Gone was their sound genius, their tech guru, their long-time creative partner, and their great, great friend.

"It was deeply shocking and we were gutted," says Curtis, who worked with McDowell for more than 25 years.

"In the few days following his death we asked ourselves many times, how do we carry on? What do we do? And it became kind of conflated with The Waste Land and one of its seeming purposes, which was to ask the question, what now? What does one do in the wake of a great grief, in the midst of a great grief? How do you carry on?"

McDowell joined the ensemble in 1988, becoming the company's resident composer and sound designer, creating scores for more than 30 works.

Always ahead of the curve when it came to technology, he also looked after IT issues. (For a taste of his musical genius take a walk through downtown Calgary over the lunch hour any day through January. Composer and musician Kenna Burima has created Rico's Requiem, a 40-minute soundscape built using many of McDowell's compositions. The musical homage plays at the Calgary Tower Carillon at noon daily as part of the HPR.)

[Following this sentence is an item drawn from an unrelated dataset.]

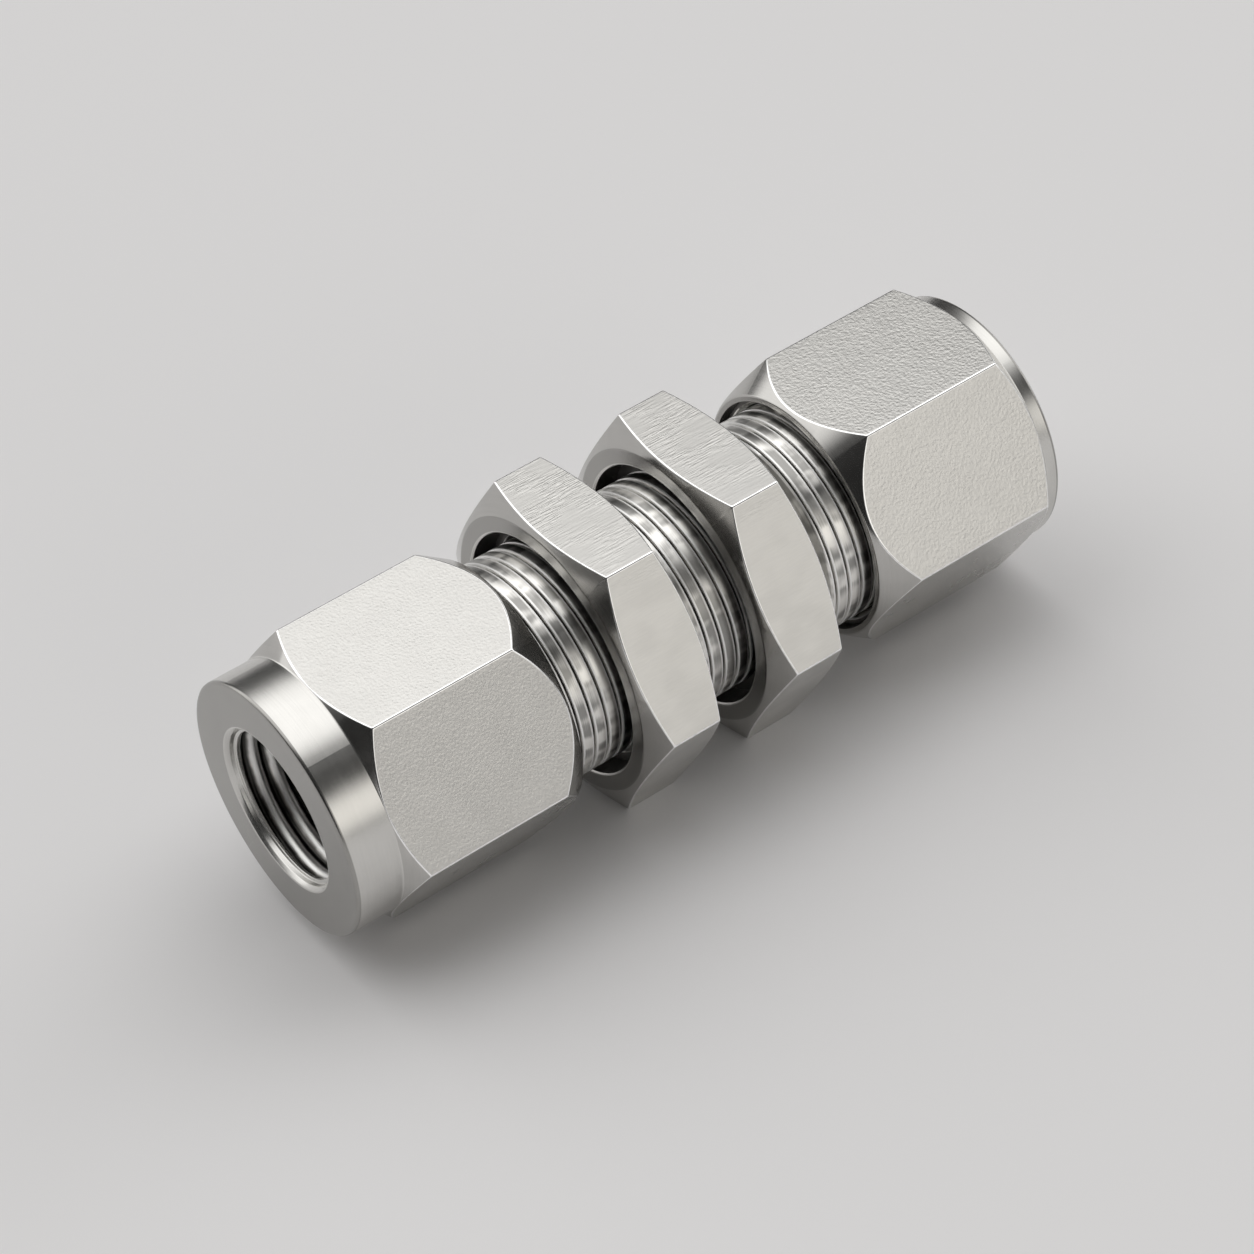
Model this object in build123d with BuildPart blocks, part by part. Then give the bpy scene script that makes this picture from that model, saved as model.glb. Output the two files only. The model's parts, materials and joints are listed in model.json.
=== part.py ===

McDowell was busy with ideas for the T.S. Eliot project, enthusiastic and deeply engaged at rehearsal on Nov. 6. Then that night the 60-year-old had a heart attack and, despite what Clarke describes as heroic efforts by medical personnel, died after midnight.

A few hours later, OYR threw open the doors to its studio. As word spread, more than 100 people gathered for what became an impromptu wake. A more formal memorial was held in the same space the next week.

In the haze of grief and shock, the Rabbits had to decide what to do about What the Thunder Said, with a world premiere scheduled to take place in a little more than two months. "The first question was, do we do the show? … And we thought, well, we must go on and honour our friend," Curtis says.

"I wanted to go to bed and put that bed into a cave and put that cave into a larger cave … but of course we had to keep going because that's the tradition of our art form," says Blake Brooker, OYR co-founder and the show's director. "It feels like if we can't bring our comrade back we can at least paddle in the same swimming hole we were all in together when he drowned. In that there's succour, I suppose."

"For me I didn't want to be anywhere but at the theatre," says Clarke, who describes McDowell as her first boyfriend and first great love – and who had rushed to the hospital and was with him when he died. "I took a lot of refuge in the work."

Still, it was hugely difficult – emotionally and practically. Once they decided that the show must go on, they were faced with actually having to do that – bringing this dense, opaque, complicated and dark poem to life despite their grief and without McDowell's essential contribution.

"[His] voice was so strong and necessary in our group," Curtis says. "He was our sound. He was our ears. He was integral. It was a huge loss personally for each one of us, and on a creative level it was a bit like being amputated. Having some essential something removed."

The company at first considered eliminating sound altogether from the work, creating a silent ode to McDowell. They worked in silence for some time.

"That works on a personal level but it's not very good for showbiz," Curtis says. "We realized at some point in rehearsal that it just seemed empty and perhaps wasn't the most apropos tribute to our friend."

So they brought in composer Dewi Wood and continued to soldier on, shaping the triptych.

Part one serves to illuminate the poem and the show's chronology – with the performers (Clarke, Curtis, Hinton and OYR's Michael Green) explaining the process of creating the work, including McDowell's death. Part two is a ballet macabre. In part three, the audience, with a new understanding and access points, hears the poem.

Curtis says it's hard to get through it – those lines like "he who is living is now dead" – without tearing up onstage. And the ensemble is bracing for what may be the most emotionally gruelling opening of their lives.

"This show is a sad show for us," says Curtis. "It was probably going to be that anyway. But now it's soul sad."

What the Thunder Said runs Jan. 14-30 at Calgary's Big Secret Theatre (oyr.org). The 2015 High Performance Rodeo is on at various Calgary venues until Feb. 1 (hprodeo.ca).